70. Burden of the tolls on trade.—The most evident effect of the tolls was the additional cost of transportation which must be paid, of course, by the consumer. The price of a ware might rise, within a comparatively short distance, so much that it could not be sold at all. It has been estimated that in the fourteenth century the Rhine tolls merely on the stretch between Bingen and Coblenz amounted to two thirds of the value of the wares. Even in the fifteenth century, and after some reform had been effected in the French tolls, the price of goods was doubled by carriage from Nantes to Orleans on the Loire or from Honfleur to Paris on the Seine.
Besides the loss of money there was the loss of time; a merchant might arrive at his destination too late to find a market for his wares, or might find that they had deteriorated on the road. The monks of Beauvais took three pennyworths from each horse load that passed by, and on fast days they spent so much time in selecting their fish that the rest of the load spoiled before it reached Paris.
QUESTIONS AND TOPICS
1. Make a study of the roads in your own State, noting (a) the extent of good and of bad roads, (b) the effect on transportation, (c) the system under which the roads are maintained, (d) organized attempts at improvement.
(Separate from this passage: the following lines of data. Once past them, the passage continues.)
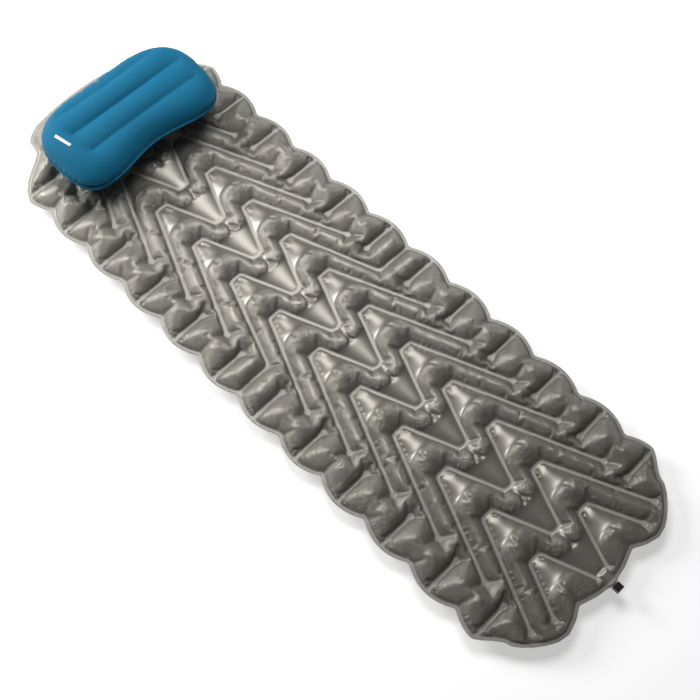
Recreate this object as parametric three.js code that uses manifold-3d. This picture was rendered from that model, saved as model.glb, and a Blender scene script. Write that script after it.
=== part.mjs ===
// Inflatable camping mattress with V-shaped welded chambers, and its loose inflatable pillow.
// Millimetres, +Z up, +Y towards the head, origin on the ground at the middle of the footprint.
// Each fabric panel is a thin closed shell. The two panels of a pair face each other across
// the plane in which they are welded together.
import * as THREE from 'three';
import { mergeVertices } from 'three/addons/utils/BufferGeometryUtils.js';
import Module from 'manifold-3d';

const wasm = await Module();
wasm.setup();

// ---- Driving dimensions ------------------------------------------------------------------

const PITCH = 137.5; // from one chevron to the next, along the mattress
const FABRIC = 1.2; // thickness that stands for the coated fabric
const GAP = 0.3; // clearance between pieces that touch
const THICKNESS = 64; // mattress, from the ground to its highest crest
const WELD_PLANE = THICKNESS / 2;
const PATTERN_SHIFT = -0.43; // from the ground origin to the weld pattern's own origin, in pitches

// The weld pattern, in pitches from its own origin.
const CHEVRON = { apex: 0.59, apexHalf: 0.11, tipHalf: 0.11, tipDrop: 0.93, legEnd: 1.45, legDrop: 1.72 };
const SIDE = { valley: 2.05, lobe: 0.17, valleyPhase: 0.33, barRow: 0.55 };
const CROSS_WELD_LINE = 2; // the chevron whose outer ends run on to both edges
const FIRST_ROW = -7;
const LAST_ROW = 9;
const FIRST_WELD = -6;
const LAST_WELD = 7;

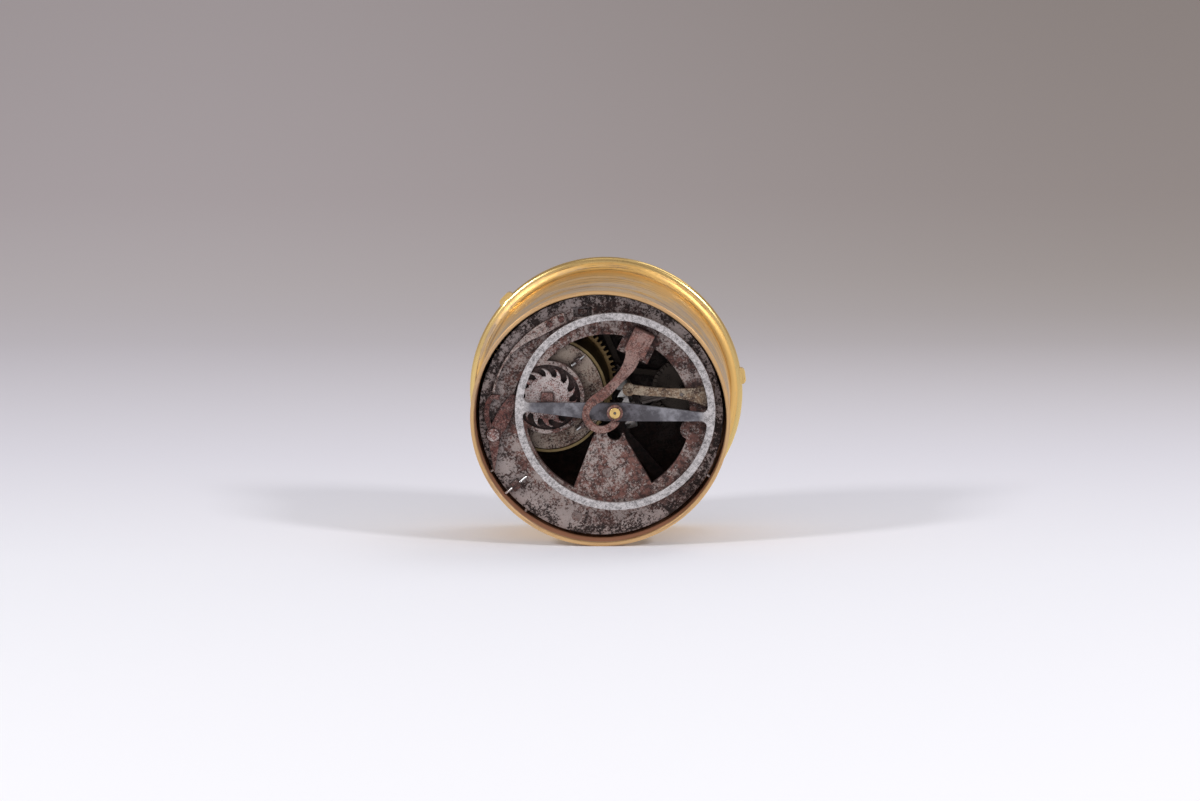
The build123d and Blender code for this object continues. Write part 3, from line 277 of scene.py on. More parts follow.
# %% The floor under the lying clock
near_radius = 32.5
flange_ring = Vector((34.25, 36.85))
flange_round = 1.25
reach = math.hypot(flange_ring.x - near_radius, flange_ring.y)
floor_tilt = math.atan2(flange_ring.x - near_radius, flange_ring.y) + math.asin(flange_round / reach)
floor_away = inward * math.cos(floor_tilt) - upward * math.sin(floor_tilt)
floor_up = upward * math.cos(floor_tilt) + inward * math.sin(floor_tilt)
floor_start = -upward * near_radius * MM
print("the floor leans by", round(math.degrees(floor_tilt), 2), "degrees")


def stage_sheet(name, origin, away, up, points, half_width):
    """A sheet that follows a line of (away, up) points and is level across."""
    side = away.cross(up)
    vertices = []
    for distance_away, height in points:
        middle = origin + away * distance_away + up * height
        vertices += [middle - side * half_width, middle + side * half_width]
    faces = [(2 * n, 2 * n + 1, 2 * n + 3, 2 * n + 2) for n in range(len(points) - 1)]
    mesh = bpy.data.meshes.new(name)
    mesh.from_pydata([tuple(v) for v in vertices], [], faces)
    mesh.update()
    if mesh.polygons[0].normal.dot(up) < 0:
        mesh.flip_normals()
    mesh.shade_smooth()
    sheet = bpy.data.objects.new(name, mesh)
    bpy.context.scene.collection.objects.link(sheet)
    return sheet


floor_front, floor_half_width = -0.75, 3.0
bend_start, bend_radius, bend_steps = 0.55, 0.9, 16
table_reach = 2.0
profile = [(floor_front, 0.0), (0.0, 0.0), (bend_start, 0.0)]
for step in range(1, bend_steps + 1):
    angle = math.pi / 2 * step / bend_steps
    profile.append((bend_start + bend_radius * math.sin(angle), bend_radius * (1 - math.cos(angle))))
floor = stage_sheet("floor", floor_start, floor_away, floor_up, profile, floor_half_width)
table = stage_sheet("table", Vector((0, 0, 0)), Vector((1, 0, 0)), inward,
                    [(-table_reach, 0.0), (table_reach, 0.0)], table_reach)
for sheet in (floor, table):
    sheet.visible_diffuse = sheet.visible_glossy = sheet.visible_transmission = False
table.visible_shadow = False
print("the stage has a floor and a table")

# %% [markdown]
# ## The backdrop's colours and the light
# The floor is a plain matt surface, so that it keeps the clock's shadow. Its colour follows the
# distance behind the clock, with painted shade that greys it up the backdrop, and more painted shade
# on the right. The world gives even light, with a grey to white gradient only where the camera, a
# reflection or glass looks at it. Two softboxes stand left and right of the clock, as the two faint
# shadows in the photograph tell, and a wide, weak one hangs over it. A fourth stands on the dial's
# side, beside the clock and not behind it, so that no light spot falls on the backdrop that the
# photograph shows.

# %% Floor colour
run_start, run_end = -0.6, 2.4
# Painted shade for the right-hand side of the backdrop, where less light falls.
right_painted_shade = (0.73, 0.71, 0.66)


def one_sided(name, tone):
    """A matt material that is clear from its back."""
    finish = Finish(bpy.data.materials.new(name))
    matt = finish.node("BsdfDiffuse", {}, {"Color": tone(finish)})
    clear = finish.node("BsdfTransparent")
    behind = finish.node("NewGeometry", out="Backfacing")
    shown = finish.node("MixShader", {}, {0: behind, 1: matt, 2: clear})
    finish.node("OutputMaterial", {}, {"Surface": shown})
    return finish.owner


def floor_tone_and_falloff(finish):
    """Near white in front of the clock, and warm grey up the backdrop as painted falloff of light, with
    more painted shade on the right.
    """
    away, up, side = (finish.vectors("DOT_PRODUCT", finish.place(), tuple(axis))
                      for axis in (floor_away, floor_up, across))
    run = finish.node("MapRange", {}, {"Value": away + up * 2.0,
                                       "From Min": run_start, "From Max": run_end})
    # Painted falloff of light: the ramp greys from near white towards the top of the backdrop.
    tone = finish.ramp(
        run, (0.09, shade(241, 240, 245)), (0.17, shade(239, 238, 245)), (0.24, shade(230, 227, 236)),
        (0.35, shade(218, 212, 219)), (0.42, shade(208, 200, 203)), (0.49, shade(198, 188, 191)),
        (0.64, shade(190, 180, 182)))
    # Painted shade over the right-hand side of the backdrop.
    right_shade_share = finish.mask(side, -0.34, 0.28) * finish.mask(run, 0.2, 0.46)
    return finish.times(right_shade_share, tone, right_painted_shade)


floor.data.materials.append(one_sided("floor_matt_painted_falloff", floor_tone_and_falloff))
table.data.materials.append(one_sided("table_matt", lambda finish: (*shade(244, 243, 247), 1)))
print("floor and table are painted")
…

Study the system of New Jersey and its effects. [Documents aiding in this study may be obtained from the Department of Agriculture, Washington, and probably from the government of your own State—apply to State Librarian for information.]
2. To what extent is river navigation practised in your State? Was it not more important before the introduction of railways?
3. Estimate the distance between the points named in the text, sect. 62, by land and by water.
4. Have we had in the U. S. in recent times any similar dangers of violence in transportation? [Read the history of gold-mining in California, in H. H. Bancroft or other available books.]
5. Robber knights in medieval Germany. [Baring-Gould, Story, chap. 22.]
6. Read the first part of Shakespeare, Henry IV, about the exploits of Prince Hal and Falstaff on the highway.
7. What would be the effect on trade in your State if tolls were levied on the border of every county, or even inside the counties?
8. Using a good map find from the scale of miles the length of one of the stretches mentioned in sect. 66 (for example, Mainz to Cologne), and insert the toll stations; then transfer this, changing the scale if necessary, to some road or railroad entering the place where you live.
9. Modern railroad officials are sometimes called “robber barons.” Assuming the truth of charges made against them, discuss the appropriateness of the term, indicating points of likeness and of difference with respect to medieval nobles.
10. Compare medieval and modern compulsion in the choice of routes. What is alleged to be the attitude of transcontinental railroads to the construction of the Panama Canal?
11. Using the method suggested in sect. 66 apply the statements in sect. 70 to conditions at home, and show how much medieval tolls would add to the present low charges of transportation.
BIBLIOGRAPHY
By far the best reference that can be given is Jusserand, **English wayfaring life. If a library containing older books is available much of interest will be found in Smiles, *Lives of the engineers, London, 1862, vol. 1. A good study will be found also in the Economic Review, vol. 7, July, 1897: Alice Law, English towns and roads in the thirteenth century.